┌─ DATA PROVIDED

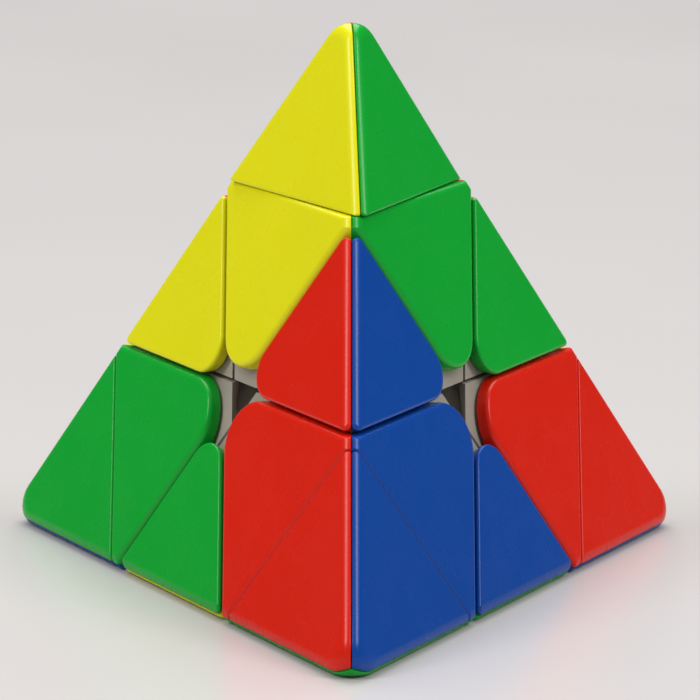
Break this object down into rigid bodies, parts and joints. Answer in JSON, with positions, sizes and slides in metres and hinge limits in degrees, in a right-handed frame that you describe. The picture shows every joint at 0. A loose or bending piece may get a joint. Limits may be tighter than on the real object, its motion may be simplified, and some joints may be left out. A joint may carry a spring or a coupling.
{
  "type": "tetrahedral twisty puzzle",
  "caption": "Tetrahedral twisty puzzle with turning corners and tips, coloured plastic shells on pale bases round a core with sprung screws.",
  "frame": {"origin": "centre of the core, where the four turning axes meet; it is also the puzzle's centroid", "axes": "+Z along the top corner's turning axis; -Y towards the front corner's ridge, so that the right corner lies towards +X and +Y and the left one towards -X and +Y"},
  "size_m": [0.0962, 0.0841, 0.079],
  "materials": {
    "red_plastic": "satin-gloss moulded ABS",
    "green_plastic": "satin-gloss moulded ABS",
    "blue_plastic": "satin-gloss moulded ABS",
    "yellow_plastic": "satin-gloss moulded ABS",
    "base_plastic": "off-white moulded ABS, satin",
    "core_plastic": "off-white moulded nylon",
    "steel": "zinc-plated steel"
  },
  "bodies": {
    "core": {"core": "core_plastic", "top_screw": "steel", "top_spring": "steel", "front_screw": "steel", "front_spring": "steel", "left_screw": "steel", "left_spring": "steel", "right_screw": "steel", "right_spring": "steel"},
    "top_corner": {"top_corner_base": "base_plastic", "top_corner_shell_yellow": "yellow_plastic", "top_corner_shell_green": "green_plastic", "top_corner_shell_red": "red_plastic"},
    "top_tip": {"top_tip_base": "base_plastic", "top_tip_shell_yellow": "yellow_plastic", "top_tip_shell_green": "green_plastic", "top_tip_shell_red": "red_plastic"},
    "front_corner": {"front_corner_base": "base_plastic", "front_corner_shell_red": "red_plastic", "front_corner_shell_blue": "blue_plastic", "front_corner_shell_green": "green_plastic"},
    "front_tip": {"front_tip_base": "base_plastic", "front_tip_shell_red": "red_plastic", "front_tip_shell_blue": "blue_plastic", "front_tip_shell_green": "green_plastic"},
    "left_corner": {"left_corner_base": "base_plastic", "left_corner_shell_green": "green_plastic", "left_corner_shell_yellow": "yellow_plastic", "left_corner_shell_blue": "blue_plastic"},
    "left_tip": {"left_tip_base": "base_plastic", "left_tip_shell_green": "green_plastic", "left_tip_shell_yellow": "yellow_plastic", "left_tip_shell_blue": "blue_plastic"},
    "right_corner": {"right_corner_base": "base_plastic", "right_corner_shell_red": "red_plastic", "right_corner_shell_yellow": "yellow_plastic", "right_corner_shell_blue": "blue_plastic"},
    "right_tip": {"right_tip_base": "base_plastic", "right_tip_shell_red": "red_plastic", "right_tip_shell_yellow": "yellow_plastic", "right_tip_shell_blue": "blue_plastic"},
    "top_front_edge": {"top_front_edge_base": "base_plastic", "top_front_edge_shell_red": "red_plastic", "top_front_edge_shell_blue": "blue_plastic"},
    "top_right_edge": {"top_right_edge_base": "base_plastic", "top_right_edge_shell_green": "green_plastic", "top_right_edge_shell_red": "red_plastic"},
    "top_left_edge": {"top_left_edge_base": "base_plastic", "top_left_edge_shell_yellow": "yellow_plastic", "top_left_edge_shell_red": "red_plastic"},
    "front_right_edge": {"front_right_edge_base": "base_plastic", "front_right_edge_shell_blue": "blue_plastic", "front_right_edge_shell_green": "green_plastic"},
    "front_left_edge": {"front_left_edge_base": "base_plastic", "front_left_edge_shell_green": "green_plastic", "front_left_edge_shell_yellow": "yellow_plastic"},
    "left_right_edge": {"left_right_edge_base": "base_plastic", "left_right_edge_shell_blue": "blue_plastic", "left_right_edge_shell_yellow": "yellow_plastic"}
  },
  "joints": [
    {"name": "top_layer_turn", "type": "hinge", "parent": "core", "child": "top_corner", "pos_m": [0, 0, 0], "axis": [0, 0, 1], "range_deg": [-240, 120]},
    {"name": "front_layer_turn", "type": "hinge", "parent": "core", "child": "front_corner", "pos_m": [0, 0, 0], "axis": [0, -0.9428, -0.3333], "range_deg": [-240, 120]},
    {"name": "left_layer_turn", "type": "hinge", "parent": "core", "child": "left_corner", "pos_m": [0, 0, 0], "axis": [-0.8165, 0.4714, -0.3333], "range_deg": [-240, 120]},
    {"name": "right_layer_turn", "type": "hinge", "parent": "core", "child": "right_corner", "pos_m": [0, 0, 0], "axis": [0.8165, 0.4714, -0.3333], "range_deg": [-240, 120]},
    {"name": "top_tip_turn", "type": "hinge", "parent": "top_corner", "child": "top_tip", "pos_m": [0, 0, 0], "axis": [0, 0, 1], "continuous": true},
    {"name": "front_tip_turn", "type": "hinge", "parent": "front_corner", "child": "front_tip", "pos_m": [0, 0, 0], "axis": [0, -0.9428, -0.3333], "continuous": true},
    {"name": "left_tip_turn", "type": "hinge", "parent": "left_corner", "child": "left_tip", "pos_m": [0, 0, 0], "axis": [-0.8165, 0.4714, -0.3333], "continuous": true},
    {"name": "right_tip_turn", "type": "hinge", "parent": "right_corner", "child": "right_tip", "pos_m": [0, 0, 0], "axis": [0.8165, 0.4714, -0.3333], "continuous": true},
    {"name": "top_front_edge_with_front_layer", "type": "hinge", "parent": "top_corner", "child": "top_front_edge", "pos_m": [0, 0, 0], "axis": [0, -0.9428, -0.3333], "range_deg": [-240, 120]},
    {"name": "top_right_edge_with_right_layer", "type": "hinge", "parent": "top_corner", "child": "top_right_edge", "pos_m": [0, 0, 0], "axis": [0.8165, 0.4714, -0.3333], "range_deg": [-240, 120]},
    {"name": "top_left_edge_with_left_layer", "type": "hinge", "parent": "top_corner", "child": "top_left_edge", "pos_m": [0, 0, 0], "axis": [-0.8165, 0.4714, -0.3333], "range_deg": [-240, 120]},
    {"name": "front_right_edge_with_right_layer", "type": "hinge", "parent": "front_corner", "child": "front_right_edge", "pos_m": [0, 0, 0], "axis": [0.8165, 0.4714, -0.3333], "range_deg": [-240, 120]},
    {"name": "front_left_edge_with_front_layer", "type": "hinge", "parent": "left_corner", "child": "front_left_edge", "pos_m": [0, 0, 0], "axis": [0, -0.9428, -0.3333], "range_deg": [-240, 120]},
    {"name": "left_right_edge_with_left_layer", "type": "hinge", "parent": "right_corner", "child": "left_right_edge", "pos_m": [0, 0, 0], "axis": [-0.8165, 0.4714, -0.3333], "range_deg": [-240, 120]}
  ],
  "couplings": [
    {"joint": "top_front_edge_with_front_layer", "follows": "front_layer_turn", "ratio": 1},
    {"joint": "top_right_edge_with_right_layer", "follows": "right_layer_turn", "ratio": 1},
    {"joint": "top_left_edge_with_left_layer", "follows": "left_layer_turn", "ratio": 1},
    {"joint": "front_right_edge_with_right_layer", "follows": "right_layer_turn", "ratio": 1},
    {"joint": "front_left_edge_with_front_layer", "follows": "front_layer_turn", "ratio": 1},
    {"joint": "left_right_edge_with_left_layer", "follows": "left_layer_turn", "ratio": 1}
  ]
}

└─
┌─ DATA PROVIDED

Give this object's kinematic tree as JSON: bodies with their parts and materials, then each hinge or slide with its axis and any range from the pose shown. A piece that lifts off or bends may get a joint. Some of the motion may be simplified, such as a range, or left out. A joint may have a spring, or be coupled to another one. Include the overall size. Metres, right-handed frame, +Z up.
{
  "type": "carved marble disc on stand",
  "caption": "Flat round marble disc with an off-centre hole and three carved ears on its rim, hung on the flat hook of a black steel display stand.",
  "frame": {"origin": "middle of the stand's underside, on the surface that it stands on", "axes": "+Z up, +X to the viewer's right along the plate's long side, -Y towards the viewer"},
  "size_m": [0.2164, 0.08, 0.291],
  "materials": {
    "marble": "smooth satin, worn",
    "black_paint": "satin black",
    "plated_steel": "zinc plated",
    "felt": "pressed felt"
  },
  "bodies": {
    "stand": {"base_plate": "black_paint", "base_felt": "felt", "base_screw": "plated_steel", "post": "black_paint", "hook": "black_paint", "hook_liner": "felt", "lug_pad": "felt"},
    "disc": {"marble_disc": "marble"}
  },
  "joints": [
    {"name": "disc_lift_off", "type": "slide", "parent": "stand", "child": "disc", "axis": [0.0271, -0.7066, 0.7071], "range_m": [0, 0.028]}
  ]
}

└─

Pull out every line holding "handed" from the records above, and copy it.

▶ _ANSWER FOR THE TASK_
Break this object down into rigid bodies, parts and joints. Answer in JSON, with positions, sizes and slides in metres and hinge limits in degrees, in a right-handed frame that you describe. The picture shows every joint at 0. A loose or bending piece may get a joint. Limits may be tighter than on the real object, its motion may be simplified, and some joints may be left out. A joint may carry a spring or a coupling.
Give this object's kinematic tree as JSON: bodies with their parts and materials, then each hinge or slide with its axis and any range from the pose shown. A piece that lifts off or bends may get a joint. Some of the motion may be simplified, such as a range, or left out. A joint may have a spring, or be coupled to another one. Include the overall size. Metres, right-handed frame, +Z up.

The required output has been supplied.